Als sich dann noch ein älteres Pärchen in mein Blickfeld schiebt, sie mit federn-puschigem rosafarbenem Hütchen, er als früher Helmut Schmidt verkleidet mit Lotsenmützte, ganz der Tüp, der in der Kritik der reinen Vernunft einzelne Sätze anstreicht, an den Rand mit Bleistift „sehr richtig“ schreibt und mit Ausrufezeichen versieht. Was will mir die Frau im grellroten Mantel zu verstehen geben, die mir eine prall gefüllte Tragetasche entgegenreckt auf der „Ja ich will …“ steht? Geht’s denn noch eindeutiger? Beim Aussteigen dann fand sich doch noch das desillusionierende Verb „… sparen“ auf der Tüte ein.

„Erfahrung ist verstandene Wahrnehmung“ lehrt uns Kant Bescheidenheit [Kant, I.: Prolegomena zu einer jeden künftigen Metaphysik die als Wissenschaft wird auftreten können, 1783] und es ist wohl doch „das Verstehen“ mein Problem. Ich bin nun mal ein Immi, ich muss das nicht alles verstehen und beschliesse, dass es sich hierbei um ein bislang noch ganz und gar unerforschtes Phänomen Südkölner Vorortzüge handelt oder gar die Folge von fehlgeleiteten Maximen zur Beförderung der greatest happiness for the greatest number?

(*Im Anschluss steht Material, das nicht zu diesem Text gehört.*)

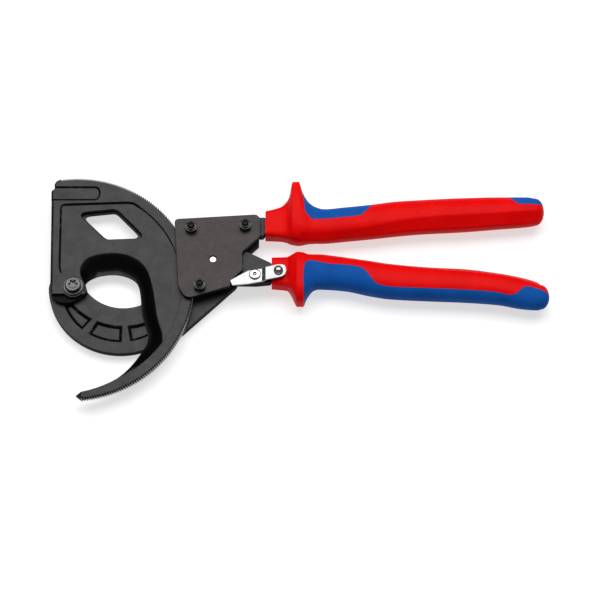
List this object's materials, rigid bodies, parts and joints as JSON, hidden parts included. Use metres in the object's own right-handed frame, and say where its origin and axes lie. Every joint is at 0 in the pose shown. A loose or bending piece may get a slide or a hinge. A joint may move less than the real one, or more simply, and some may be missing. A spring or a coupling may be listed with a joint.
{
  "type": "ratchet cable cutter",
  "caption": "Two-handed ratchet cable cutter with a hooked toothed blade over a ring-shaped fixed blade, covered ratchet head and guarded two-colour grips.",
  "frame": {"origin": "middle of the footprint, on the surface that the closed tool lies on", "axes": "+X along the tool from the blades to the handle ends, +Y from the lower (moving) handle to the upper (fixed) handle, +Z out of the front cover"},
  "size_m": [0.3216, 0.1536, 0.0249],
  "materials": {
    "black_steel": "burnished black tool steel, satin",
    "cover_steel": "burnished black sheet steel, satin",
    "black_fastener": "black zinc, slightly glossy",
    "plain_steel": "bare hardened steel",
    "bright_steel": "bright nickel plate",
    "spring_steel": "drawn spring wire",
    "red_plastic": "smooth moulded plastic, semi-matt",
    "blue_rubber": "soft matt grip zone"
  },
  "bodies": {
    "frame": {"fixed_blade": "black_steel", "front_cover": "cover_steel", "cover_bolt_1": "black_fastener", "cover_bolt_2": "black_fastener", "cover_bolt_3": "black_fastener", "lock_nut_1": "black_fastener", "lock_nut_2": "black_fastener", "lock_nut_3": "black_fastener", "spacer_sleeve": "plain_steel", "pivot_nut": "black_fastener", "pivot_screw": "plain_steel", "pivot_washer": "plain_steel", "handle_pin": "bright_steel", "upper_tang": "black_steel", "upper_grip": "red_plastic", "upper_grip_pad": "blue_rubber", "holding_pawl_pin": "plain_steel", "holding_pawl_spring": "spring_steel"},
    "moving_blade": {"moving_blade": "black_steel"},
    "moving_handle": {"drive_lever": "black_steel", "lower_grip": "red_plastic", "lower_grip_pad": "blue_rubber", "latch_rivet": "bright_steel", "latch_spring": "spring_steel", "drive_pawl_pin": "plain_steel", "drive_pawl_spring": "spring_steel"},
    "drive_pawl": {"drive_pawl": "plain_steel"},
    "holding_pawl": {"holding_pawl": "plain_steel"},
    "release_latch": {"release_latch": "bright_steel", "latch_button": "bright_steel"}
  },
  "joints": [
    {"name": "blade_swing", "type": "hinge", "parent": "frame", "child": "moving_blade", "pos_m": [-0.14397, -0.00023, 0.0114], "axis": [0, 0, 1], "range_deg": [-58, 110]},
    {"name": "handle_squeeze", "type": "hinge", "parent": "frame", "child": "moving_handle", "pos_m": [-0.05468, 0.01747, 0.0114], "axis": [0, 0, 1], "range_deg": [-38, 2]},
    {"name": "drive_pawl_swing", "type": "hinge", "parent": "moving_handle", "child": "drive_pawl", "pos_m": [-0.06198, 0.01847, 0.0114], "axis": [0, 0, 1], "range_deg": [-2, 29.5]},
    {"name": "holding_pawl_lift", "type": "hinge", "parent": "frame", "child": "holding_pawl", "pos_m": [-0.06098, 0.03327, 0.0114], "axis": [0, 0, 1], "range_deg": [0, 8], "stiffness_Nm_per_rad": 0.02},
    {"name": "latch_turn", "type": "hinge", "parent": "moving_handle", "child": "release_latch", "pos_m": [-0.02768, 0.00607, 0.0114], "axis": [0, 0, 1], "range_deg": [0, 10], "stiffness_Nm_per_rad": 0.02}
  ],
  "couplings": [
    {"joint": "drive_pawl_swing", "follows": "handle_squeeze", "ratio": -0.76}
  ]
}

Aber was beklage ich mich? Anderwo gehts noch viel dummdreister vonstatten: Hunderte Diletantinnen im langen Abendkleid und Diletanten im Frack werden ihn um 22 Uhr eröffenen, die Netrepko fährt in den Saal mit einer originalrestaurierten Kutsche ein, vom Herrn Glaubstdunicht höchstpersönlich kutschiert. Ein ehemaliger Nicaragua-Helfer darf auch erstmals die gefrackte Ordensbrust herzeigen und der Herr Mörtel hat heuer die Paris Hilton eingeladen von der zu hoffen ist, dass sie von den Afterwinden des Zeitgeistes weggeblasen wird heute abend und wenigstens ihre Unterwäsche beinander hat.